Ahora, es indudable que Bukele, a diferencia de otros presidentes que encabezan regímenes autoritarios, como los de Nicolás Maduro en Venezuela o Daniel Ortega en Nicaragua, que sufren la desaprobación de la mayoría de sus ciudadanos, goza de una popularidad altísima y diferentes sectores en toda la región empiezan a considerar sus prácticas como referentes a seguir. Ciertamente, exhibe como logro una recuperación notoria del control estatal del territorio, el restablecimiento del orden público, un logro muy valorado por una ciudadanía cansada del poder de las mafias, de las pandillas que tenían sometida a la población.
Bukele logró esto mediante regímenes de excepción que permitieron una represión prácticamente sin restricciones, donde ocurrieron numerosas violaciones a los derechos humanos; además, lo hizo mediante la recuperación del control de las cárceles y ciertas negociaciones ‘informales’ con algunos grupos, con los que se permiten operaciones más ‘discretas’ a cambio de apoyo político y una suerte de pacto de convivencia que está abriendo espacios para lógicas de corrupción. Todo ello empieza a ser ventilado por la prensa independiente y autoridades judiciales en Estados Unidos.

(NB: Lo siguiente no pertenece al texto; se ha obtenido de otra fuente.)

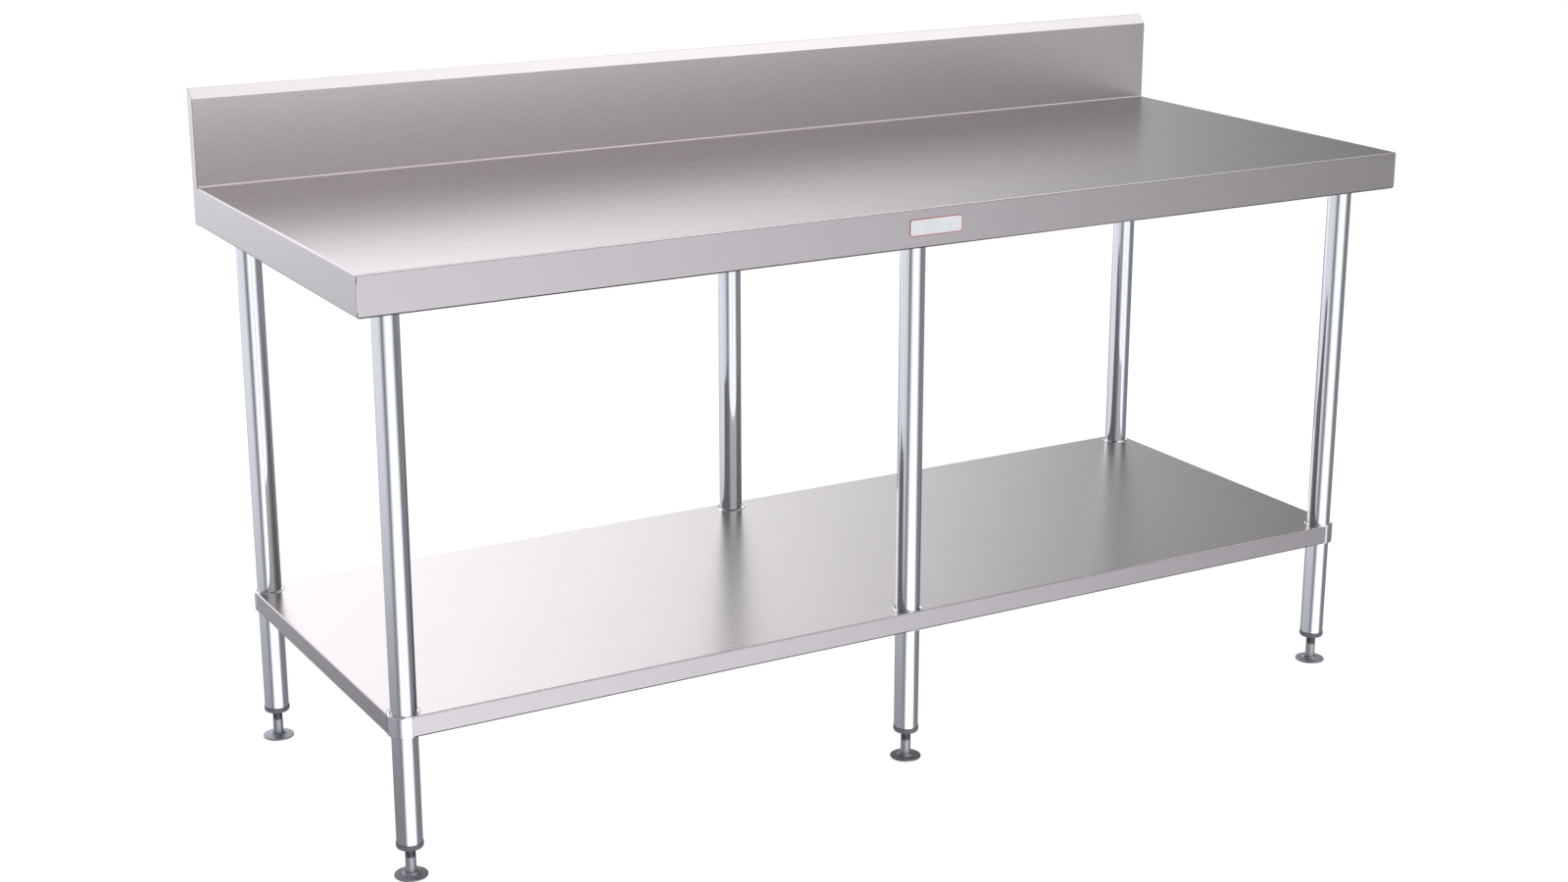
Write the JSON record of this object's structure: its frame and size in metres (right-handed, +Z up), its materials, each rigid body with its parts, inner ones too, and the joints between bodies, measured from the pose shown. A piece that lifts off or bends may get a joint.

Si bien podría afirmarse que el ‘modelo Bukele’ de enfrentamiento a la criminalidad es inseparable del contexto en el que opera, marcado por la arbitrariedad y el autoritarismo, y que, por lo tanto, no podría considerársele un ‘modelo’ a seguir, también es cierto que, si desde una perspectiva democrática no se es capaz de plantear una solución efectiva a los problemas de la ciudadanía, el ‘modelo Bukele’ seguirá siendo un referente seductor para sectores cada vez más amplios, y puede dar lugar al surgimiento de liderazgos que buscan legitimarse por ese camino.
Daniel Urresti ya lo intentó recientemente en nuestro país, con relativo éxito, y no será el único. Sectores democráticos deberían tomar nota de la importancia de considerar el combate a la criminalidad como un asunto central de la agenda política, para liderar una estrategia que congregue al conjunto de poderes y actores públicos, dotada de recursos, marcos legales adecuados, etc., que se exprese en resultados efectivos y visibles en plazos razonables. La inercia que prima en el liderazgo político en el Ejecutivo y el Congreso, en la policía, jueces y fiscales, autoridades penitenciarias, entre otros, tiene que romperse.